Problem: Only one stretch of the data below should be repeated: the lines from the line containing "const amberPlastic = new" through the line containing "imported = [obj", inclusive, exactly as they are.

Data block:

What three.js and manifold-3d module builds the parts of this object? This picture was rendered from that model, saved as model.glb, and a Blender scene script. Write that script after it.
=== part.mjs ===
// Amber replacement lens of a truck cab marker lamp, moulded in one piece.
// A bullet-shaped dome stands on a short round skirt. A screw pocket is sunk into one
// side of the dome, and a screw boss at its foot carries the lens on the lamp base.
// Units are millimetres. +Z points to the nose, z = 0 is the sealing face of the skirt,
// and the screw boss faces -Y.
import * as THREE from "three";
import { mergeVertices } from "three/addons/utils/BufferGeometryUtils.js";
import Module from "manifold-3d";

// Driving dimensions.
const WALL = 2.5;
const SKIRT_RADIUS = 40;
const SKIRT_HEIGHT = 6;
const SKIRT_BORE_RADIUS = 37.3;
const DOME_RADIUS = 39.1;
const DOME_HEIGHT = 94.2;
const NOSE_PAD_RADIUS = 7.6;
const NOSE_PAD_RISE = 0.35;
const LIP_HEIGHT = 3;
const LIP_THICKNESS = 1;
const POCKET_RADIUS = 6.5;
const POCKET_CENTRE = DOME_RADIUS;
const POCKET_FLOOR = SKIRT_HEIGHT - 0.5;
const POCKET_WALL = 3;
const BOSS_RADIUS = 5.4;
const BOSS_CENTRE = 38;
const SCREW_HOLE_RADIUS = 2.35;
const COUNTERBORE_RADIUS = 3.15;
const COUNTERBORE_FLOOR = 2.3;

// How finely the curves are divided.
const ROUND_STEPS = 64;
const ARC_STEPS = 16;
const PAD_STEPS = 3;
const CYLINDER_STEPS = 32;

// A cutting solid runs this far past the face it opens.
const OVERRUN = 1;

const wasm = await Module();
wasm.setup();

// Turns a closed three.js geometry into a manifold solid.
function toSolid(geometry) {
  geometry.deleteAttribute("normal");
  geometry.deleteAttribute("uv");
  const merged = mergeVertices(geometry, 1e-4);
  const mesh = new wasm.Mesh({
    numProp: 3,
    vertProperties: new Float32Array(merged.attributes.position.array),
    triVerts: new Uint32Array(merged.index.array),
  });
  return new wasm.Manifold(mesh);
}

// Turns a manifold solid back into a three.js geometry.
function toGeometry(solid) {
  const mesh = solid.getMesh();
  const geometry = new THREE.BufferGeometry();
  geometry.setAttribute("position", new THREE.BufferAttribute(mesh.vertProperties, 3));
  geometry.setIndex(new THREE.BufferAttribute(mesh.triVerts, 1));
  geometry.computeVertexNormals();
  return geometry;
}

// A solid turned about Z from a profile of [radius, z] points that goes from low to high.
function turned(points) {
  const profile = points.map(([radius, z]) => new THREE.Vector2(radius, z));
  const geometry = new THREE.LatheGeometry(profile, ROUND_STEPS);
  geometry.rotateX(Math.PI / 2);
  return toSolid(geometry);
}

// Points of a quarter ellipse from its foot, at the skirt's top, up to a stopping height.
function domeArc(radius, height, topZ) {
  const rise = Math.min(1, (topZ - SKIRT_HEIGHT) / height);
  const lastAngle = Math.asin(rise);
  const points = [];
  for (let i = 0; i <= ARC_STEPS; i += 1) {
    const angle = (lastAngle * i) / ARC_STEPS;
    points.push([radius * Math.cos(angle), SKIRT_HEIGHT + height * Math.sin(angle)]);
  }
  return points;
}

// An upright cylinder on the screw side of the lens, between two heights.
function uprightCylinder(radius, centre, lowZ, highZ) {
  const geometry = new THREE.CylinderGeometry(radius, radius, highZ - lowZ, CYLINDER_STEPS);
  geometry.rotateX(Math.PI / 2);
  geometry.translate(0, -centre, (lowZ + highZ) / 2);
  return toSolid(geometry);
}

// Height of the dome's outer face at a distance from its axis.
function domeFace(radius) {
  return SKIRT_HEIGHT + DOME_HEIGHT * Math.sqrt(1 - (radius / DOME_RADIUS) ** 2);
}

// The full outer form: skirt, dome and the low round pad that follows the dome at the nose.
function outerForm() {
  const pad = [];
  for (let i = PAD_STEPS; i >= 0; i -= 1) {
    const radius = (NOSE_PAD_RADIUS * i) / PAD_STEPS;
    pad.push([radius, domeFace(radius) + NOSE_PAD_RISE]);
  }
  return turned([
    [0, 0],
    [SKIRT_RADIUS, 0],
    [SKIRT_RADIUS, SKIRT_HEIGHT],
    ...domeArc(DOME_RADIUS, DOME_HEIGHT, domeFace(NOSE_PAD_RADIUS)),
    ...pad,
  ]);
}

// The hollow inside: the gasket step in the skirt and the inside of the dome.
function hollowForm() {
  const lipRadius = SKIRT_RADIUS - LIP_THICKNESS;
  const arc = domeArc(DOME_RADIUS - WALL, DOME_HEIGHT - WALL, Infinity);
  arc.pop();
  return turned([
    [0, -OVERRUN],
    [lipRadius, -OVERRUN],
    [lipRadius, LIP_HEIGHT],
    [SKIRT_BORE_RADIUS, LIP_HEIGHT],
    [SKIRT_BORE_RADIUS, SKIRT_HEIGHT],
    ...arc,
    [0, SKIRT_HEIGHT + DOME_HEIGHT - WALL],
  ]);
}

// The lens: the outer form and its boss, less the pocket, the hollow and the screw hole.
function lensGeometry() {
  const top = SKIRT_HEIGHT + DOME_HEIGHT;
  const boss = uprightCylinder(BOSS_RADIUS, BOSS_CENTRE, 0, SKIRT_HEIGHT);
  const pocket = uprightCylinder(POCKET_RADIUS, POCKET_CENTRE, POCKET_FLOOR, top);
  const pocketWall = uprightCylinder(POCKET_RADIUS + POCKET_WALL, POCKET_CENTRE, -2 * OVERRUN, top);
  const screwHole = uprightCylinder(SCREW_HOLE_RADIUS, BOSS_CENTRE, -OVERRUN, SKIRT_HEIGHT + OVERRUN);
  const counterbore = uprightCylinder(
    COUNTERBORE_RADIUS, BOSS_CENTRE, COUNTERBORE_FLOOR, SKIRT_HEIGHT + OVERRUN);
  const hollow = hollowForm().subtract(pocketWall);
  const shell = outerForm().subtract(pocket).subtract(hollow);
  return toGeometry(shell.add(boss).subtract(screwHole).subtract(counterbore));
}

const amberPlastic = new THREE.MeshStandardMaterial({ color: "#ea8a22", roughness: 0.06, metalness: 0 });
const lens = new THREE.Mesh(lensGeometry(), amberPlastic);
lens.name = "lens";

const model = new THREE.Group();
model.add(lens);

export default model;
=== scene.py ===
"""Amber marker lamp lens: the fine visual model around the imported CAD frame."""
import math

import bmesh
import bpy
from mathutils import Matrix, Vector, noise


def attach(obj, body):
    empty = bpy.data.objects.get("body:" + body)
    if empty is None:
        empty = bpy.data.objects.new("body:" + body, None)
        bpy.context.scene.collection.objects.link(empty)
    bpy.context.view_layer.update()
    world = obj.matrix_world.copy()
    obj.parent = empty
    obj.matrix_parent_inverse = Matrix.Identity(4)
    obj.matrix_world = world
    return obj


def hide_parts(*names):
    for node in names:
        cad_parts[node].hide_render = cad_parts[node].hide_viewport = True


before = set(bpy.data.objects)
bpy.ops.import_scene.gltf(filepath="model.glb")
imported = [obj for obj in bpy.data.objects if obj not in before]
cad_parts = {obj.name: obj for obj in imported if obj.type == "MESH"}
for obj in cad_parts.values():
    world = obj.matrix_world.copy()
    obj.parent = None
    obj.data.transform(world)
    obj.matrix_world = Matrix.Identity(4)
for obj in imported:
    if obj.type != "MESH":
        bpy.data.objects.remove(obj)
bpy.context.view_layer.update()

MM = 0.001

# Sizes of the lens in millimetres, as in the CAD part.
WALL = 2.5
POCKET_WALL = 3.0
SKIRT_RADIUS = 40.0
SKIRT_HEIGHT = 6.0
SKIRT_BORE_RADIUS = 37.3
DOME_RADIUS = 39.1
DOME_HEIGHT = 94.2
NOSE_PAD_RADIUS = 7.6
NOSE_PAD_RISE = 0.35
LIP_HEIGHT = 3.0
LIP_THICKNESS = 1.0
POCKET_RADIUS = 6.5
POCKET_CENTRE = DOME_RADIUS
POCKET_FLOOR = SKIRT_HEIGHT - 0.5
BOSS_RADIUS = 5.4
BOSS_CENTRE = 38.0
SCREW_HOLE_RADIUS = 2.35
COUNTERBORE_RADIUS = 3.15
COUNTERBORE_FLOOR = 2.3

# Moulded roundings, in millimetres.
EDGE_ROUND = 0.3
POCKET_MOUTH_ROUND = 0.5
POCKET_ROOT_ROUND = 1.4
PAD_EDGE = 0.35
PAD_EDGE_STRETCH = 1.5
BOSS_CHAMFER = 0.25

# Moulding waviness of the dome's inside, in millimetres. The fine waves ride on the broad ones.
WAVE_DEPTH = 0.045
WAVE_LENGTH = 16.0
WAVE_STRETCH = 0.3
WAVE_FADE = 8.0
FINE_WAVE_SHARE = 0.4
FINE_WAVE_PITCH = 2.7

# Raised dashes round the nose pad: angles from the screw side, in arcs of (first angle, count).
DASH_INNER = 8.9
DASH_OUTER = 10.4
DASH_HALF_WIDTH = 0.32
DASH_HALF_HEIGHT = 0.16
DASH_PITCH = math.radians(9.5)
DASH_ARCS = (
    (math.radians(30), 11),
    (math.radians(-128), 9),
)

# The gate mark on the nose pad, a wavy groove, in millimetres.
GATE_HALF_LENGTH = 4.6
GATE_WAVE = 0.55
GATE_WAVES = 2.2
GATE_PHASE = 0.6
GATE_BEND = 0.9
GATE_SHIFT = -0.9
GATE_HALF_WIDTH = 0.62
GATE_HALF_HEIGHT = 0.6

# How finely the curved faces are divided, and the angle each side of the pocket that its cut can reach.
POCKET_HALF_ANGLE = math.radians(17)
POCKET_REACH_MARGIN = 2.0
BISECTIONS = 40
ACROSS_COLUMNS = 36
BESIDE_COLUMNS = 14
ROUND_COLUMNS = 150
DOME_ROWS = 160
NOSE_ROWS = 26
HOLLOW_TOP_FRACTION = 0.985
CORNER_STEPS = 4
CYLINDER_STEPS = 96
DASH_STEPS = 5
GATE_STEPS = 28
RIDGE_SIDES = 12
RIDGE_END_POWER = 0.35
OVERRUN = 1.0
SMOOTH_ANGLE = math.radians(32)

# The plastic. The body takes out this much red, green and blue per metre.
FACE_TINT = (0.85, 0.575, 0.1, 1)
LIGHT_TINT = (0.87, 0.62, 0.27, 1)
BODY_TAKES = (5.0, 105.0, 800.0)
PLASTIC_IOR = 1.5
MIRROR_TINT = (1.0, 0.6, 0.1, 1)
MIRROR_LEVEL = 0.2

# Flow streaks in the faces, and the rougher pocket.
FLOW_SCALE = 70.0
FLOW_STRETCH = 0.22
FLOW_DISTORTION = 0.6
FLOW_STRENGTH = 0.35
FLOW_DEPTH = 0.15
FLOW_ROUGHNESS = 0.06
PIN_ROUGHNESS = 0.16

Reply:
const amberPlastic = new THREE.MeshStandardMaterial({ color: "#ea8a22", roughness: 0.06, metalness: 0 });
const lens = new THREE.Mesh(lensGeometry(), amberPlastic);
lens.name = "lens";

const model = new THREE.Group();
model.add(lens);

export default model;
=== scene.py ===
"""Amber marker lamp lens: the fine visual model around the imported CAD frame."""
import math

import bmesh
import bpy
from mathutils import Matrix, Vector, noise


def attach(obj, body):
    empty = bpy.data.objects.get("body:" + body)
    if empty is None:
        empty = bpy.data.objects.new("body:" + body, None)
        bpy.context.scene.collection.objects.link(empty)
    bpy.context.view_layer.update()
    world = obj.matrix_world.copy()
    obj.parent = empty
    obj.matrix_parent_inverse = Matrix.Identity(4)
    obj.matrix_world = world
    return obj


def hide_parts(*names):
    for node in names:
        cad_parts[node].hide_render = cad_parts[node].hide_viewport = True


before = set(bpy.data.objects)
bpy.ops.import_scene.gltf(filepath="model.glb")
imported = [obj for obj in bpy.data.objects if obj not in before]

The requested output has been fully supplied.